Early in the Middle Ages, law was based on a combination of Roman and Germanic legal systems, both with treated theft as a crime punishable by a fine. The fine could be anywhere from three to ten times the value of the thing stolen. If the guilty person could not pay the fine, he could be sold into slavery to pay it, and could wind up being a possession of the victim. But the emphasis of early Germanic law was on fair compensation to the victim, rather than revenge.

Trial in the manorial court would include lesser infractions, and stealing could be one of these, depending on what was stolen and other circumstances. The manorial court was made up of officers and other people who lived on the manor, and the jury was charged not only with finding the truth of a charge, but also determining a punishment. In such a system, punishments could vary widely depending on how people felt about the accused.

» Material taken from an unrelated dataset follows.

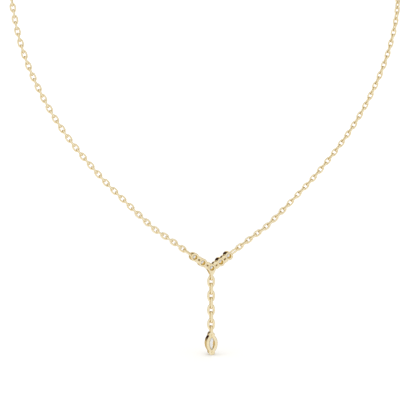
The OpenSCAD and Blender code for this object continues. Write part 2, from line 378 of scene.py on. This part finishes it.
class LinkTree:
    """Geometry Nodes tree that lays one oval link of wire at each point of a mesh."""

    RUN = "link_run"
    FACE = "link_face"
    OVAL_STEPS = 96

    def __init__(self, roundness: float = 2.5) -> None:
        """Builds the tree.

        Args:
            roundness: power of the link's outline, 2 for an ellipse and more for squarer ends.
        """
        self.roundness = roundness
        self.group = bpy.data.node_groups.new("oval_links", "GeometryNodeTree")
        self.sockets: dict[str, str] = {}
        self.source = self.group.nodes.new("NodeGroupInput")
        self._inputs()
        self._grow()

    def _inputs(self) -> None:
        """Adds the tree's named inputs and its output."""
        face = self.group.interface
        face.new_socket("Places", in_out="INPUT", socket_type=Socket.SHAPE.value)
        for name in ("Link Length", "Link Width", "Wire"):
            self.sockets[name] = face.new_socket(
                name, in_out="INPUT", socket_type=Socket.LENGTH.value
            ).identifier
        for name in ("Steps Round Link", "Sides Of Wire"):
            self.sockets[name] = face.new_socket(
                name, in_out="INPUT", socket_type=Socket.COUNT.value
            ).identifier
        self.sockets["Metal"] = face.new_socket(
            "Metal", in_out="INPUT", socket_type=Socket.METAL.value
        ).identifier
        face.new_socket("Links", in_out="OUTPUT", socket_type=Socket.SHAPE.value)

    def _add(self, kind: str, **inputs: object) -> bpy.types.Node:
        """Adds a node and feeds its inputs.

        Args:
            kind: the node's type.
            **inputs: sockets to join or plain values, by input name with _ for a space.

        Returns:
            The new node.
        """
        node = self.group.nodes.new(kind)
        for name, value in inputs.items():
            target = node.inputs[name.replace("_", " ")]
            if isinstance(value, bpy.types.NodeSocket):
                node_link(self.group, value, target)
            else:
                target.default_value = value
        return node

    def _math(self, operation: str, first: object, second: object = None) -> bpy.types.NodeSocket:
        """Adds one step of arithmetic.

        Args:
            operation: Blender's name of the step.
            first: a socket or number.
            second: a socket or number, where the step takes two.

        Returns:
            The result.
        """
        node = self.group.nodes.new("ShaderNodeMath")
        node.operation = operation
        for target, value in zip(node.inputs, (first, second)):
            if isinstance(value, bpy.types.NodeSocket):
                node_link(self.group, value, target)
            elif value is not None:
                target.default_value = value
        return node.outputs[0]

    def _stretched(
        self, part: bpy.types.NodeSocket, outside: bpy.types.NodeSocket
    ) -> bpy.types.NodeSocket:
        """Swells one coordinate of a unit circle to half of the link's centre line.

        Args:
            part: the coordinate.
            outside: the link's outside size along it.

        Returns:
            The coordinate on the oval.
        """
        swollen = self._math("POWER", self._math("ABSOLUTE", part), 2.0 / self.roundness)
        signed = self._math("MULTIPLY", swollen, self._math("SIGN", part))
        centre_line = self._math("SUBTRACT", outside, self.source.outputs["Wire"])
        half = self._math("MULTIPLY", centre_line, 0.5)
        return self._math("MULTIPLY", signed, half)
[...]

People who had benefit of clergy, which meant practically anyone who could read, were allowed, in many places, to appeal for an ecclesiastical trial rather than secular. The Church trials had punishments intended to save the soul of the guilty, and so they included time to repent, confess, and make restitution to the victim.

Prison was not often used as a punishment. Rather, they were intended to hold prisoners awaiting trial, in cases where there was some expectation the prisoner would try to escape, or to hold people believed to be dangerous. The laws of England seem to imply that some counties did not have any jails at all.

Draconian punishments were made in some places, and these could include cutting off a person's hand. But such punishments seem not to have been as common as some people would like to think.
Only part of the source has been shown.